Athena’s roar suddenly ceased. Helen felt as though she’d been struck deaf for a moment; she hadn’t realized how accustomed she’d become to that rumbling background to everything. Despite the change, the Europans barely bobbled Zarathustra, keeping the furiously boiling radiators pressing against the ice, which was eroding at a visible rate.

“Okay, listen, Joe. Brett says that if this works at all, it’ll happen right around the end of the period, probably about the time we have to restart. That’s when the upward pressure will peak.” This was Madeline’s voice, the voice of the agent in control of a situation. “When that happens, if it works, there will be short surge upward that will let us pull you out. You must shut down the reactor, put it back to standby power, because you don’t want to burn any of us, as soon as that movement starts. Set it up now, a deadman switch, so you just have to let go.”

“On it.”

Now it was back to waiting, but Helen felt the press of time less. She’d thought of something that helped, she’d taken action, and now the only question was if it would work in time.

“Pressure’s five point two atmospheres. Humidity really starting to climb. If I start to see water for real in there, Helen, I want you to get up here right away, understand?”

She nodded. She had no desire to be in the way of a piledriver of water with the alloy and carbonan door as a leader. In fact, she thought, why take chances? She climbed up to the copilot seat and strapped in, making sure her helmet was secure.

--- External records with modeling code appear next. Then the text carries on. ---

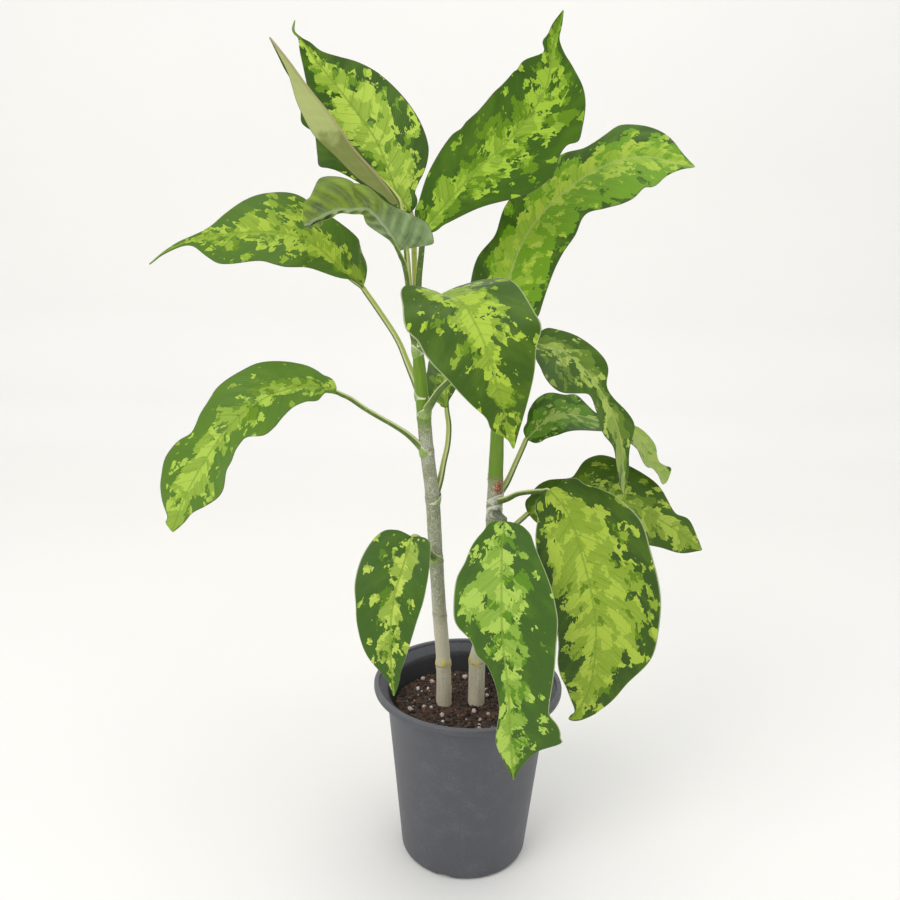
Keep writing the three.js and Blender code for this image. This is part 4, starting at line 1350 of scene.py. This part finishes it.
# ---- Middle right leaf, right cane --------------------------------------------------------
# A narrow leathery leaf that leaves the cane upwards on a short stalk, then twists over and
# hangs to the right.
grow_leaf(
    "middle_right_leaf", "leaf_mid_right", right_cane, 240,
    stalk=[(20, 6, 248), (26, 10, 261)],
    rib=[
        (32, 14, 275), (50, 22, 288), (77, 32, 284), (103, 38, 272), (116, 40, 255),
        (127, 40, 242),
    ],
    faces=[(0, -0.9, 0.5), (0, -0.35, 0.95), (0.6, -0.6, 0.5)],
    left=[
        (0.06, 7), (0.11, 11.5), (0.2, 16), (0.28, 14.5), (0.35, 16.5), (0.4, 11), (0.45, 6),
        (0.66, 9), (0.72, 10), (0.76, 10.5), (0.82, 10.5), (0.89, 5.5), (0.93, 7), (0.98, 10),
    ],
    right=[
        (0.06, 8.5), (0.15, 14), (0.28, 16), (0.4, 17), (0.6, 16), (0.74, 14), (0.84, 11),
        (0.87, 5.5), (0.93, 4.2), (0.98, 8),
    ],
    fold=0.2, droop=0, lobe=(2, 0, 2), seed=13, green=level(0.65), mottling=0.3, size=0.7,
    tones=((0.33, 0.43, 0.09), (0.11, 0.245, 0.015), (0.035, 0.095, 0.004)), rib_tone=PALE_RIB,
    lime=([(0, 0.15), (0.5, 0.15), (0.62, 0.35), (0.7, 1.1), (1, 1.3)],) * 2,
)

# ---- Drooping leaf, right cane ------------------------------------------------------------
# A leathery leaf that comes forward from the young green top of the cane and folds over
# downwards, waisted half way, on a short stalk.
grow_leaf(
    "drooping_leaf", "leaf_drooping", right_cane, 296,
    stalk=[(15, 0, 315), (22, -4, 330)],
    rib=[
        (31, -8, 337), (48, -16, 333), (62, -22, 322), (72, -26, 308), (80, -28, 291),
        (84, -28, 272), (86, -26, 252),
    ],
    faces=[(0.1, -0.7, 0.7), (0.4, -0.7, 0.5), (0.8, -0.6, 0.2)],
    left=[
        (0.04, 12), (0.12, 12.5), (0.2, 13.5), (0.32, 14), (0.37, 12), (0.43, 5), (0.5, 5),
        (0.6, 10), (0.66, 12), (0.7, 10), (0.74, 7), (0.8, 5), (0.88, 4.4), (0.95, 2.4),
    ],
    right=[
        (0.06, 12), (0.1, 17), (0.21, 27), (0.29, 30), (0.35, 27), (0.39, 18.5), (0.42, 11),
        (0.5, 12.5), (0.62, 16.5), (0.72, 10), (0.82, 10), (0.92, 7),
    ],
    fold=0.2, droop=0, lobe=(4, 0, 2), seed=14, green=level(0.4),
    tones=((0.35, 0.46, 0.08), (0.135, 0.229, 0.02), (0.045, 0.105, 0.005)), rib_tone=PALE_RIB,
    lime=(
        [(0, 0.2), (0.3, 0.05), (0.5, 0.05), (0.7, 0.1), (1, 0.5)],
        [(0, 0.25), (0.2, 0.2), (0.4, 0.25), (0.55, 0.65), (0.7, 0.8), (1, 0.9)],
    ),
)

# ---- Long arching leaf, right cane --------------------------------------------------------
# The longest leaf, leathery and broad: it grew last, at the top of the cane, rises behind
# the centre on a short stalk and arches to the upper right.
grow_leaf(
    "long_arching_leaf", "leaf_long_arching", right_cane, 322,
    stalk=[(12, 7, 330), (12, 13, 337)],
    rib=[
        (13, 22, 346), (20, 34, 376), (31, 44, 400), (49, 54, 420), (71, 62, 436),
        (99, 68, 445), (135, 70, 440),
    ],
    faces=[(0, -0.9, 0.5), (0.1, -0.8, 0.6), (0.2, -0.7, 0.6)],
    left=[
        (0.06, 21), (0.133, 22.5), (0.19, 22), (0.253, 17.5), (0.28, 17.5), (0.352, 21),
        (0.47, 21.5), (0.593, 20.2), (0.645, 17), (0.693, 18), (0.735, 21), (0.77, 25),
        (0.807, 25), (0.848, 24), (0.885, 21.5), (0.917, 17), (0.955, 8.5),
    ],
    right=[
        (0.06, 23), (0.16, 24.5), (0.233, 25), (0.305, 25.5), (0.405, 25.5), (0.497, 20.8),
        (0.565, 26), (0.64, 30), (0.705, 30), (0.787, 25.5), (0.83, 26), (0.863, 23),
        (0.895, 15), (0.953, 5),
    ],
    droop=0.05, lobe=(4, 0, 2), seed=15, ragged=2.2,
    tones=(LIME, (0.155, 0.325, 0.007), (0.035, 0.09, 0.003)), rib_tone=PALE_RIB,
    lime=(
        [(0, 0.3), (0.15, 0.42), (0.3, 0.4), (0.5, 0.42), (0.7, 0.42), (0.85, 0.35), (1, 0.5)],
        [(0, 0.2), (0.2, 0.25), (0.4, 0.2), (0.6, 0.2), (0.8, 0.3), (1, 0.5)],
    ),
    green=(
        [(0, 0.35), (0.3, 0.5), (0.7, 0.7), (1, 0.75)],
        [(0, 0.75), (0.3, 1.0), (0.7, 1.05), (1, 1.0)],
    ),
)

# ---- Floor, light and camera --------------------------------------------------------------
# A pale floor that runs up into a pale wall, soft light from above and in front, and the
# camera at the height and angle the plant is seen from.

FLOOR_WIDTH = 4.8
FLOOR_LINE = [
    (-2.2, 0), (0.75, 0), (0.9, 0.02), (1.02, 0.09), (1.1, 0.24), (1.12, 0.5), (1.12, 2.4),
]
sweep = bmesh.new()
points = [sweep.verts.new((-FLOOR_WIDTH / 2, y, z)) for y, z in FLOOR_LINE]
edges = [sweep.edges.new(pair) for pair in zip(points, points[1:])]
strip = bmesh.ops.extrude_edge_only(sweep, edges=edges)["geom"]
moved = [v for v in strip if isinstance(v, bmesh.types.BMVert)]
bmesh.ops.translate(sweep, vec=(FLOOR_WIDTH, 0, 0), verts=moved)
floor = piece_from("pale_floor", sweep)
paper = finish("pale floor", (0.86, 0.85, 0.82), Roughness=0.7)
cloud = paper.noise(paper.place(), 3, 2)
paper.give(Base_Color=paper.mixed(cloud, (0.88, 0.86, 0.82), (0.84, 0.83, 0.8)))
floor.data.materials.append(paper.material)

sky = bpy.data.worlds.new("soft room light")
bpy.context.scene.world = sky
sky.use_nodes = True
sky_light = sky.node_tree.nodes["Background"]
sky_light.inputs["Color"].default_value = (0.95, 0.97, 1, 1)
sky_light.inputs["Strength"].default_value = 0.72


def soft_light(name, place, height_aimed_at, size, power, colour):
    """A square lamp at a place, aimed at a point above the middle of the floor."""
    lamp = bpy.data.lights.new(name, "AREA")
    lamp.shape = "SQUARE"
    lamp.size = size
    lamp.energy = power
    lamp.color = colour
    holder = bpy.data.objects.new(name, lamp)
    bpy.context.scene.collection.objects.link(holder)
    holder.location = place
    aim = Vector((0, 0, height_aimed_at)) - Vector(place)
    holder.rotation_euler = aim.to_track_quat("-Z", "Y").to_euler()


soft_light("window light", (-1.1, -1.2, 1.5), 0.25, 1.2, 17, (1, 0.99, 0.97))
soft_light("top light", (0.3, 0.1, 1.9), 0.2, 1.4, 9.2, (1, 1, 1))
soft_light("fill light", (1.3, -1.3, 0.8), 0.25, 1.4, 3.6, (0.97, 0.99, 1))

PITCH = math.radians(14.3)
ROLL = math.radians(1.38)
EYE_PLACE = (-0.015, -0.524, 0.4035)
eye = bpy.data.cameras.new("camera")
eye.sensor_width = 36
eye.lens = 36
viewer = bpy.data.objects.new("camera", eye)
bpy.context.scene.collection.objects.link(viewer)
ahead = Vector((0, math.cos(PITCH), -math.sin(PITCH)))
level_up = Vector((0, math.sin(PITCH), math.cos(PITCH)))
across = math.cos(ROLL) * Vector((1, 0, 0)) + math.sin(ROLL) * level_up
up = math.cos(ROLL) * level_up - math.sin(ROLL) * Vector((1, 0, 0))
turn = Matrix((across, up, -ahead)).transposed().to_4x4()
viewer.matrix_world = Matrix.Translation(EYE_PLACE) @ turn
bpy.context.scene.camera = viewer
bpy.context.scene.view_settings.view_transform = "Standard"
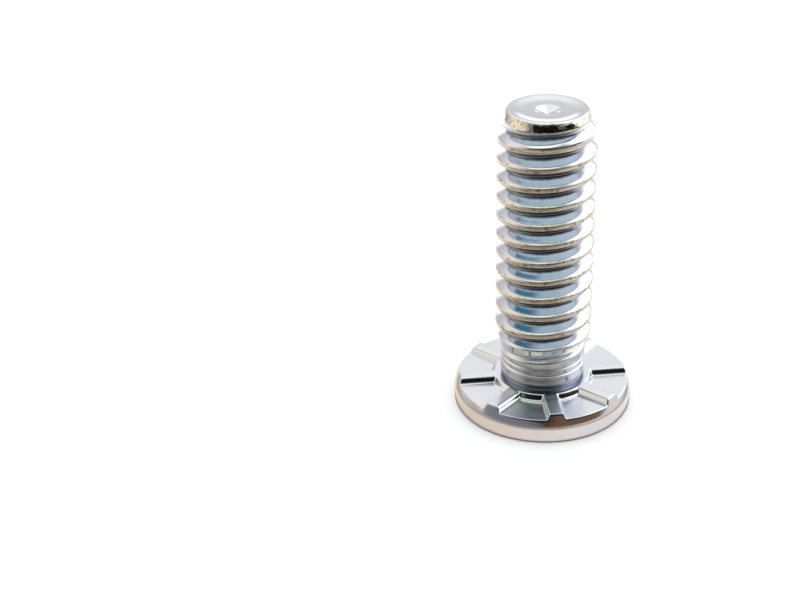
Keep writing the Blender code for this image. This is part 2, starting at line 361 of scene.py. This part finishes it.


# The finish is bright zinc under a thin blue passivate, plated and dipped after rolling: a clean pale metal
# with a faint blue cast. Its film is yellower and flecked on the crests and round the tip. The roots and the
# undercut are darkened with painted shade, and the zinc shines less on the lower crests, pressed head and
# turned neck.

# Zinc's own grain is a few micrometres wide, so grain, mottle and flecks are as coarse as they need to show.
MOTTLE_SIZE = 0.45 * MM
GRAIN_SIZE = 0.09 * MM
FLECK_SIZE = 0.3 * MM
MOTTLE_DEPTH = 0.004 * MM
GRAIN_DEPTH = 0.002 * MM
LUMP_DEPTH = 0.035 * MM

# Each zone of the finish, and each zone of painted shade, has a distance from the axis, or a height, where it
# starts and one where it is full.
ZONE_WANDER = 0.07 * MM
CREST_REACH = (3.0 * MM, 3.07 * MM)
CREST_FOOT = (4.0 * MM, 4.3 * MM)
CREST_DULLING = (17.5 * MM, 14.5 * MM)
ROOT_REACH = (2.6 * MM, 2.47 * MM)
ROOT_FOOT = (4.6 * MM, 5.0 * MM)
ROOT_TOP = (TIP_HEIGHT - 0.8 * MM, TIP_HEIGHT - 0.9 * MM)
RIM_REACH = (TIP_RIM_RADIUS - 0.1 * MM, TIP_RIM_RADIUS - 0.03 * MM)
RIM_FOOT = (TIP_HEIGHT - 0.6 * MM, TIP_HEIGHT - 0.45 * MM)
LUMP_REACH = (TIP_BEVEL_RADIUS, TIP_BEVEL_RADIUS + 0.1 * MM)
LUMP_FOOT = (TIP_HEIGHT - 1.0 * MM, TIP_HEIGHT - 0.6 * MM)
UNDERCUT_REACH = (2.8 * MM, 2.68 * MM)
UNDERCUT_FOOT = (0, HEAD_HEIGHT / 2)
UNDERCUT_TOP = (LIP_HEIGHT + 0.06 * MM, LIP_HEIGHT)
LIP_FOOT = (LIP_HEIGHT, LIP_HEIGHT + 0.06 * MM)
LIP_TOP = (3.15 * MM, 2.9 * MM)
NECK_FOOT = (HEAD_HEIGHT + 0.02 * MM, HEAD_HEIGHT + 0.1 * MM)
NECK_END = (5.0 * MM, 4.6 * MM)
HEAD_TOP = (HEAD_HEIGHT + 0.1 * MM, HEAD_HEIGHT)
FACING_UP = (0.6, 0.9)

plating = bpy.data.materials.new("bright_zinc_plating")
plating.use_nodes = True
tree = plating.node_tree
shader = tree.nodes["Principled BSDF"]
shader.inputs["Metallic"].default_value = 1
coordinates = add(tree, "ShaderNodeTexCoord").outputs
point = coordinates["Object"]
facing = add(tree, "ShaderNodeSeparateXYZ", coordinates["Normal"]).outputs[2]
x, y, z = add(tree, "ShaderNodeSeparateXYZ", point).outputs
flat = add(tree, "ShaderNodeCombineXYZ", x, y, 0)
reach = add(tree, "ShaderNodeVectorMath", flat, operation="LENGTH").outputs["Value"]
mottle, grain, fleck = [
    add(tree, "ShaderNodeTexNoise", named={"Vector": point, "Scale": 1 / size, "Detail": detail})
    for size, detail in ((MOTTLE_SIZE, 3), (GRAIN_SIZE, 2), (FLECK_SIZE, 2))
]

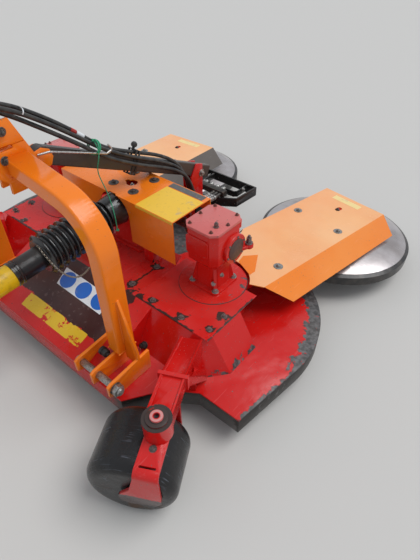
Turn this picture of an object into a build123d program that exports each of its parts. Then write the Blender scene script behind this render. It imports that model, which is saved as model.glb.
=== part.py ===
from build123d import *
from math import atan2, cos, degrees, hypot, radians, sin, sqrt, tan
import os

os.makedirs("parts", exist_ok=True)

# Rear-mounted orchard mulcher with two main rotors and two swing arms.
# Millimetres. The origin is the middle of the top-link pin, the machine's upper hitch point.
# +X is the machine's left side, +Y the rear and +Z up.

# Overall places
floor = -930                # the ground under the castors and skid dishes
rotor_y = 560               # line of the gearboxes and main rotors behind the top-link pin
rotor_x = 475               # each main rotor's axis from the mid-plane

# Deck
sheet = 5                   # sheet steel of the deck and its skirt
deck_top = floor + 153
skirt_h = 80
side_r = 465                # side arc of the deck round the rotor's axis
wing_x = 893                # front corner of the deck's wing
wing_y = rotor_y - 373
deck_rear = rotor_y + side_r
notch_x = 717               # inner front corner of the wing
neck_x = 615                # bend of the edge that runs under the castor arm
neck_y = rotor_y - 438
tongue_x = 520              # half width of the front tongue between the castors
tongue_y = rotor_y - 577    # its front edge

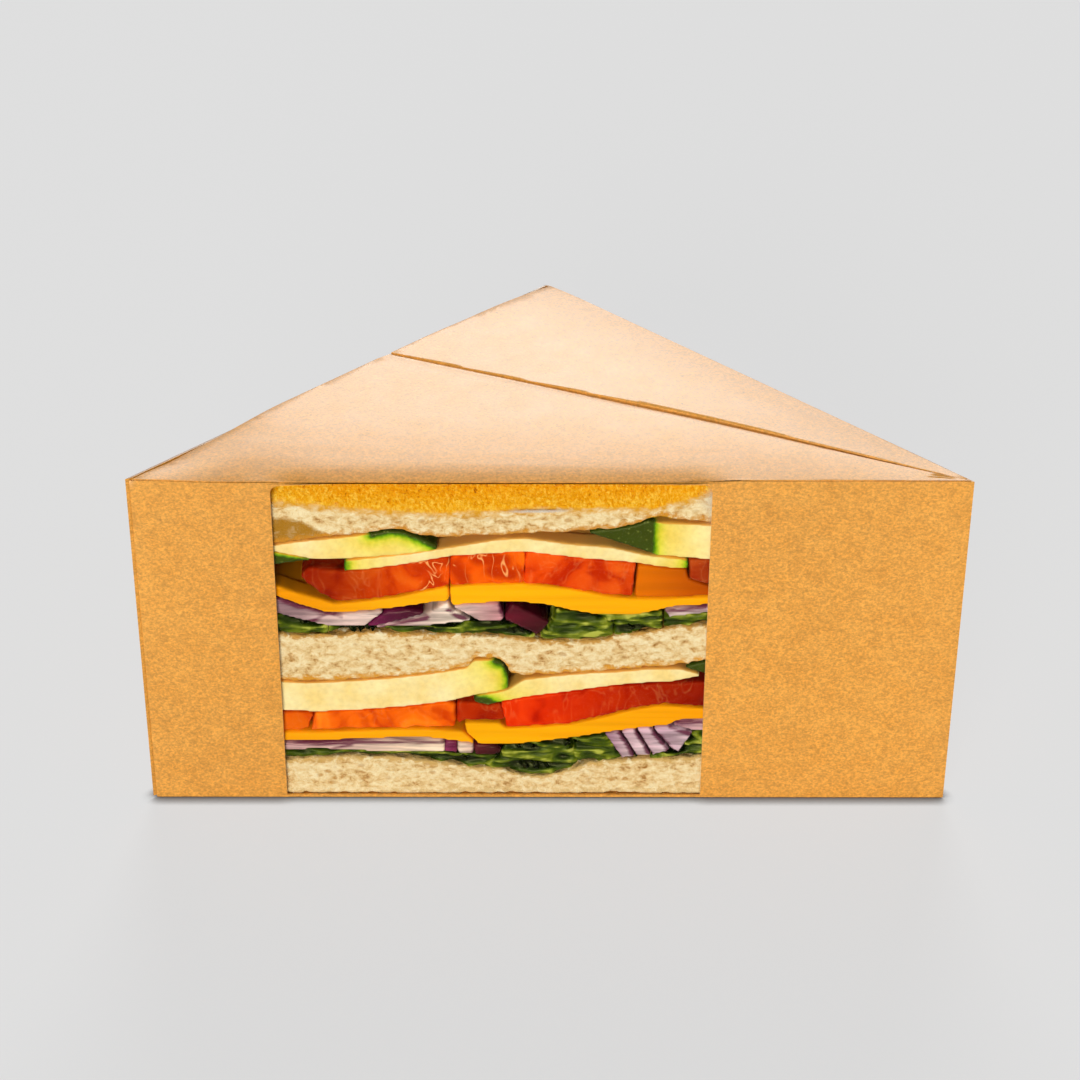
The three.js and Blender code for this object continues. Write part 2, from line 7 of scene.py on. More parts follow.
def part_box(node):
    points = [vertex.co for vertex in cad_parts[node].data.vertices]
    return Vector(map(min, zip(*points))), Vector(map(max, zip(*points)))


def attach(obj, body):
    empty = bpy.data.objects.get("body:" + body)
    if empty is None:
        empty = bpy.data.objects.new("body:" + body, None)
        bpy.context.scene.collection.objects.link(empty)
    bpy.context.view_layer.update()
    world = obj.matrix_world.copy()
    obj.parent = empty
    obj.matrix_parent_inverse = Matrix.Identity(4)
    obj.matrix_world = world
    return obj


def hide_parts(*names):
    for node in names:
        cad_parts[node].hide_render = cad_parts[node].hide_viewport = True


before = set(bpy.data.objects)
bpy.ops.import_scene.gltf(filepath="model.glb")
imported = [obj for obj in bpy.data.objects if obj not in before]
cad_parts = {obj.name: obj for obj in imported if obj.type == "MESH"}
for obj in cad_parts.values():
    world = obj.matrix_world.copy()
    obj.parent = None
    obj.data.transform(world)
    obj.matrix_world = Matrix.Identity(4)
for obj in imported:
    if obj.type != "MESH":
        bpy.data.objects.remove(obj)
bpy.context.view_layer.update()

# Camera, floor and light. A long lens looks down on the box from a little over half a metre away.
# The floor and the studio around it are one plain pale grey, and two broad soft lights stand in
# front of and behind the box.
MM = 0.001
EYE = Vector((-3.65, -535.95, 384.64)) * MM
YAW, PITCH, ROLL = (math.radians(angle) for angle in (0.19, 32.78, 0.18))
LENS_MM = 94.07
STUDIO = "#dedede"
FLOOR_SIZE = 8.0
FLOOR_GLOW = 0.88
FLOOR_SEEN, FLOOR_BOUNCE = "#666666", "#d2d2d2"
CONTACT_SHADOW_REACH, CONTACT_SHADOW_POWER = 3.2 * MM, 3.2
SKY_LIGHT = 0.2
LIGHTS = {
    # name: (bearing it shines from, height above the floor, spread in degrees, strength)
    "front_softbox": (-12, 12, 30, 2.75),
    "back_softbox": (178, 32, 26, 1.85),
}


def colour(hex_text):
    """A colour written as sRGB hex, as the linear numbers that a shader takes."""
    parts = [int(hex_text[i:i + 2], 16) / 255 for i in (1, 3, 5)]
    linear = [p / 12.92 if p <= 0.04045 else ((p + 0.055) / 1.055) ** 2.4 for p in parts]
    return (*linear, 1.0)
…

Zarathustra quivered, jolted upward, even as they heard the bellowing rumble of Athena begin. “Are we…”

And suddenly it was the earthquake in reverse, as the huge rover heaved up, icy blocks rising, shifting, cracking, Nemo and its fellow Europans streaking away, the mounts halting their charge and retreating, then everything dissolved in spray and ice chips and foam. Zarathustra was moving, tilting up and then tilted down as a tremendous, broad surge of icy water shoved everything aside with implacable, irresistable force—and then began to subside, a little, faster, and the ice collapsed, a shattering, crushing force banging on the sides of the rover, and she heard herself curse and covered her head instinctively as Zarathustra rolled—

and the rolling stopped.

Silence, marred only by the distant rumble of Athena and creaking, crackling noises faintly coming through the hull. She opened her eyes and looked.

Zarathustra was stuck, half-in, half-out of the ice.

But the rover’s hatch lay just above the frozen surface.